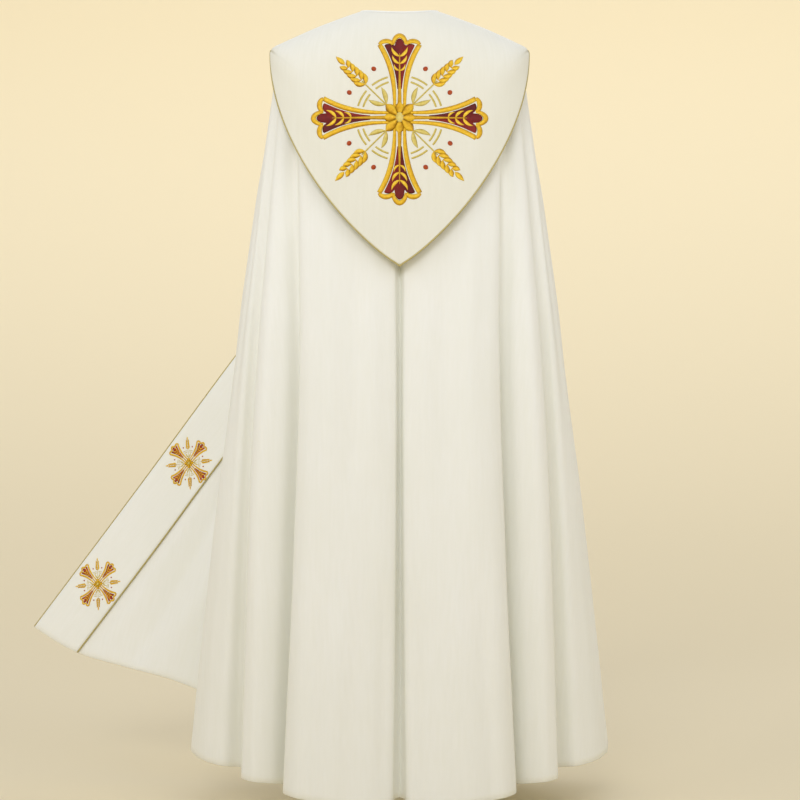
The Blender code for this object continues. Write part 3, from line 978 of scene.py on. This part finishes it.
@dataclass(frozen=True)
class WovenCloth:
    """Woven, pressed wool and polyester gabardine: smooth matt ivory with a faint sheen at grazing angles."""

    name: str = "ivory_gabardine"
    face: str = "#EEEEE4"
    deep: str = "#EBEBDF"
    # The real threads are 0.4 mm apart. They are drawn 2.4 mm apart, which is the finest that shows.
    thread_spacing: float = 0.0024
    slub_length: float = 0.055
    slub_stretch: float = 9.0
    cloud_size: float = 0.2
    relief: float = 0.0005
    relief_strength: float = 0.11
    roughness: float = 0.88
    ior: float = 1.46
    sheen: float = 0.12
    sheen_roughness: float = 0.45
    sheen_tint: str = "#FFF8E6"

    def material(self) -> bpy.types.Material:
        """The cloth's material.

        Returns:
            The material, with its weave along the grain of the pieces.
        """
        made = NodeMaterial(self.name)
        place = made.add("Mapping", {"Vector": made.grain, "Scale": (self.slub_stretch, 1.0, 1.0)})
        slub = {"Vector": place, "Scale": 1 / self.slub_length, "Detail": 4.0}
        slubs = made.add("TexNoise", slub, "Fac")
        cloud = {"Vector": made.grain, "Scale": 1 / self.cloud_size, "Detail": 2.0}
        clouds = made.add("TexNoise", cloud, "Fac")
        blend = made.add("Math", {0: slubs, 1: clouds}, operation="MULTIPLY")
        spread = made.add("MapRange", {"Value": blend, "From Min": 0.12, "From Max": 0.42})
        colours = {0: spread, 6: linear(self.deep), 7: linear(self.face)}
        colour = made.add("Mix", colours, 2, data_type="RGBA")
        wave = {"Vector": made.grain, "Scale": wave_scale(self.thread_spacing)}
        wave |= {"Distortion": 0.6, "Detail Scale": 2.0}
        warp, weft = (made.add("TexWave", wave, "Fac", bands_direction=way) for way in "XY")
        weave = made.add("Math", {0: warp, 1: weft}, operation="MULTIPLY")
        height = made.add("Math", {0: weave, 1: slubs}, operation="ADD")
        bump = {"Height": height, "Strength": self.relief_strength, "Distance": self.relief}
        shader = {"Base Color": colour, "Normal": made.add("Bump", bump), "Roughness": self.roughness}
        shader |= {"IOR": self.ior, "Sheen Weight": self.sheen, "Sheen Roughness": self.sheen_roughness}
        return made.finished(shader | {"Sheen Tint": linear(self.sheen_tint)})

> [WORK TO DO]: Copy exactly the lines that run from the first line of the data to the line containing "pressed wool and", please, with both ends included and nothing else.

> [SOLUTION FOR THIS TASK]:
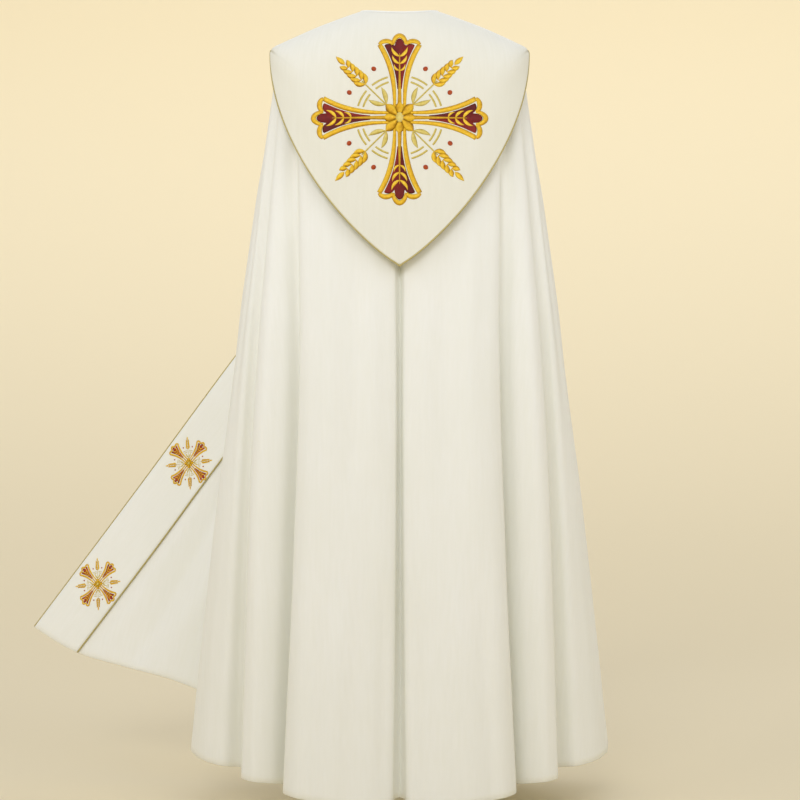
The Blender code for this object continues. Write part 3, from line 978 of scene.py on. This part finishes it.
@dataclass(frozen=True)
class WovenCloth:
    """Woven, pressed wool and polyester gabardine: smooth matt ivory with a faint sheen at grazing angles."""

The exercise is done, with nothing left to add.